В Кремле знали, что ни одно из этих положений не является здравым и обоснованным. Там известно, что советское правительство, например, неспособно из-за своей властной структуры сотрудничать с другими странами в техническом плане, как это себе представляли американцы, говоря о сотрудничестве. Знали там и о том, что секретные органы не намерены допускать личные контакты людей обеих сторон, ведь без этого широкое сотрудничество просто невозможно. За 11 лет с момента установления дипломатических отношений между Советским Союзом и Соединенными Штатами именно последние постоянно являлись инициатором придания этим отношениям конфиденциального и сердечного характера. Однако эти попытки почти всегда встречали неизменную подозрительность, неучтивость и отказ. И такое положение не было, да и не могло быть изменено в будущем. Наконец, в Кремле уверены, что тот тип тесного и доверительного сотрудничества, к которому стремились американцы, нисколько не нужен для судеб будущего мира. Там считали также, что для обеспечения стабильных отношений с Соединенными Штатами на ближайшие десятилетия необходимы главным образом сохранение реального баланса сил и взаимопонимание наличия соответствующих зон жизненных интересов сторон.

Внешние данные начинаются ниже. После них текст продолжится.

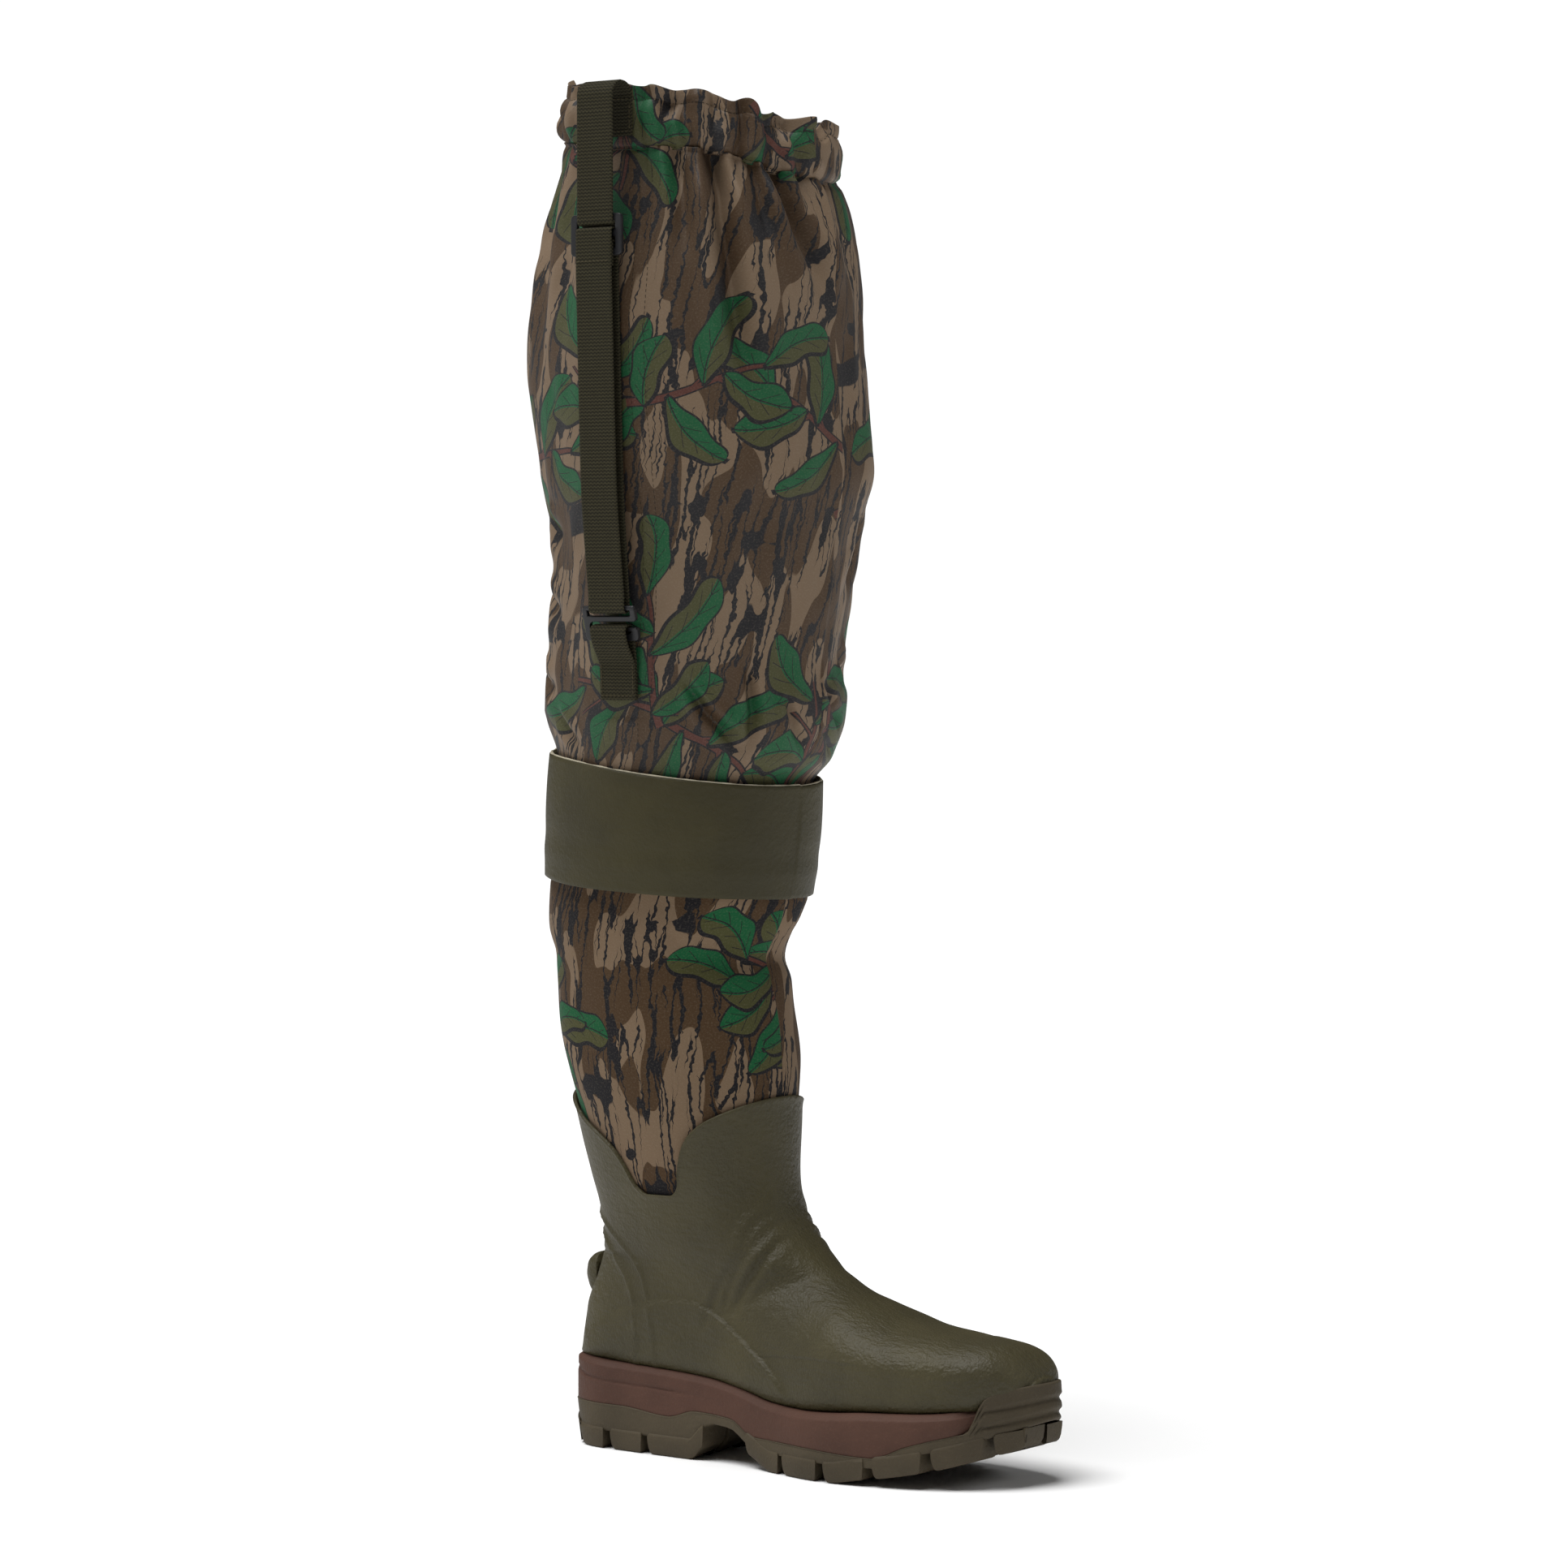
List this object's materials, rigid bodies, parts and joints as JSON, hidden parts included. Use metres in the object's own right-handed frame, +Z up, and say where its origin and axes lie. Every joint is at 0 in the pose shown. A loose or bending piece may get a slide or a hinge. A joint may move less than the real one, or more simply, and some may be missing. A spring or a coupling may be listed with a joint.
{
  "type": "hip wader",
  "caption": "Thigh-high right hip wader: lugged rubber boot, neoprene shaft, knee band, camouflage fabric leg with a gathered hem, and an adjustable belt strap with a hook.",
  "frame": {"origin": "on the ground under the middle of the heel", "axes": "+X to the toe, +Z up the leg, -Y to the outer side of this right boot, where the strap hangs"},
  "size_m": [0.3468, 0.1929, 0.8093],
  "materials": {
    "tread_rubber": "brown-olive moulded rubber, matt",
    "midsole_foam": "red-brown moulded foam, matt",
    "steel": "plain strip",
    "board": "pressed fibre board",
    "insole_foam": "cloth-topped foam",
    "olive_rubber": "olive rubber with a fine leather grain, satin",
    "stiffener": "thermoformed sheet",
    "black_neoprene": "jersey-faced neoprene",
    "camo_neoprene": null,
    "camo_fabric": null,
    "seam_tape": "heat-welded tape",
    "elastic": "woven elastic",
    "webbing": "dark olive ribbed webbing",
    "thread": "olive thread",
    "buckle_plastic": "charcoal moulded plastic",
    "hook_metal": "charcoal coated metal, satin"
  },
  "bodies": {
    "boot": {"outsole": "tread_rubber", "midsole": "midsole_foam", "shank": "steel", "lasting_board": "board", "insole": "insole_foam", "rubber_upper": "olive_rubber", "heel_counter": "stiffener", "toe_puff": "stiffener", "kick_tab": "olive_rubber", "foot_lining": "black_neoprene", "neoprene_shaft": "camo_neoprene", "knee_band": "olive_rubber", "knee_seam_tape": "seam_tape", "knee_front_panel": "camo_fabric", "knee_back_panel": "camo_fabric"},
    "thigh": {"leg_front_panel": "camo_fabric", "leg_back_panel": "camo_fabric", "seam_tape_lateral": "seam_tape", "seam_tape_medial": "seam_tape", "hem_casing": "camo_fabric", "hem_elastic": "elastic", "strap_top_end": "webbing", "top_stitching": "thread", "lower_tab": "webbing", "tab_stitching": "thread"},
    "strap": {"strap_top_run": "webbing", "strap_front_run": "webbing", "strap_back_run": "webbing", "hook_wrap": "webbing"},
    "slider": {"tri_glide": "buckle_plastic", "slider_wrap": "webbing", "slider_weave": "webbing"},
    "hook": {"g_hook": "hook_metal"}
  },
  "joints": [
    {"name": "knee_bend", "type": "hinge", "parent": "boot", "child": "thigh", "pos_m": [0.007, 0, 0.505], "axis": [0, -1, 0], "range_deg": [0, 90], "deforming": ["knee_front_panel", "knee_back_panel"]},
    {"name": "strap_unhook", "type": "hinge", "parent": "thigh", "child": "strap", "pos_m": [0.023, -0.0972, 0.786], "axis": [0, 1, 0], "range_deg": [0, 45]},
    {"name": "slider_slide", "type": "slide", "parent": "strap", "child": "slider", "axis": [0, 0, -1], "range_m": [-0.01, 0.115], "deforming": ["strap_top_run", "strap_front_run", "strap_back_run"]},
    {"name": "hook_swing", "type": "hinge", "parent": "strap", "child": "hook", "pos_m": [0.028, -0.091, 0.5], "axis": [-1, 0, 0], "range_deg": [-1, 6]}
  ]
}
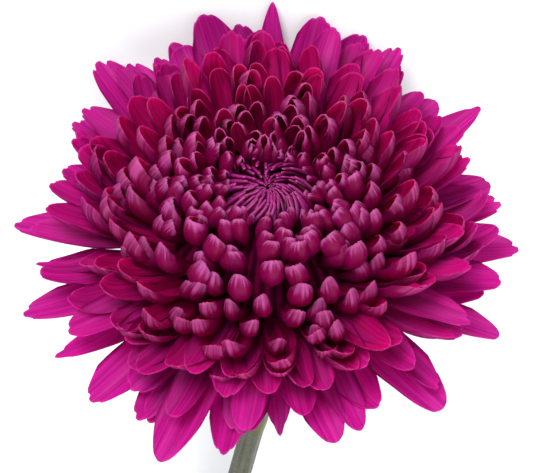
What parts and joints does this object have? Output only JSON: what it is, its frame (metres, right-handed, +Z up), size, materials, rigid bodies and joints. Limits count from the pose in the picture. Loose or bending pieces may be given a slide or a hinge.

Однако это уже не забота советского правительства освободить американский народ от заблуждений в пользу поддержки советских интересов. Москву вполне устраивало, чтобы американцы продолжали испытывать иллюзии в отношении Советского Союза, в результате чего они оказывали давление на свое правительство, достигая почти невозможного в пользу советской стороны. Советские лидеры с удовлетворением констатировали, что таким образом они в состоянии в определенной степени руководить великим народом, выступая в роли смиренных просителей и добиваясь желаемого без приложения особых усилий. До тех пор, пока такие настроения владели значительной частью американской общественности, Кремль продолжал использовать западные демократии, по крайней мере в ближайшее время, в качестве наиболее мощного инструмента в деле установления своего влияния в Восточной и Центральной Европе.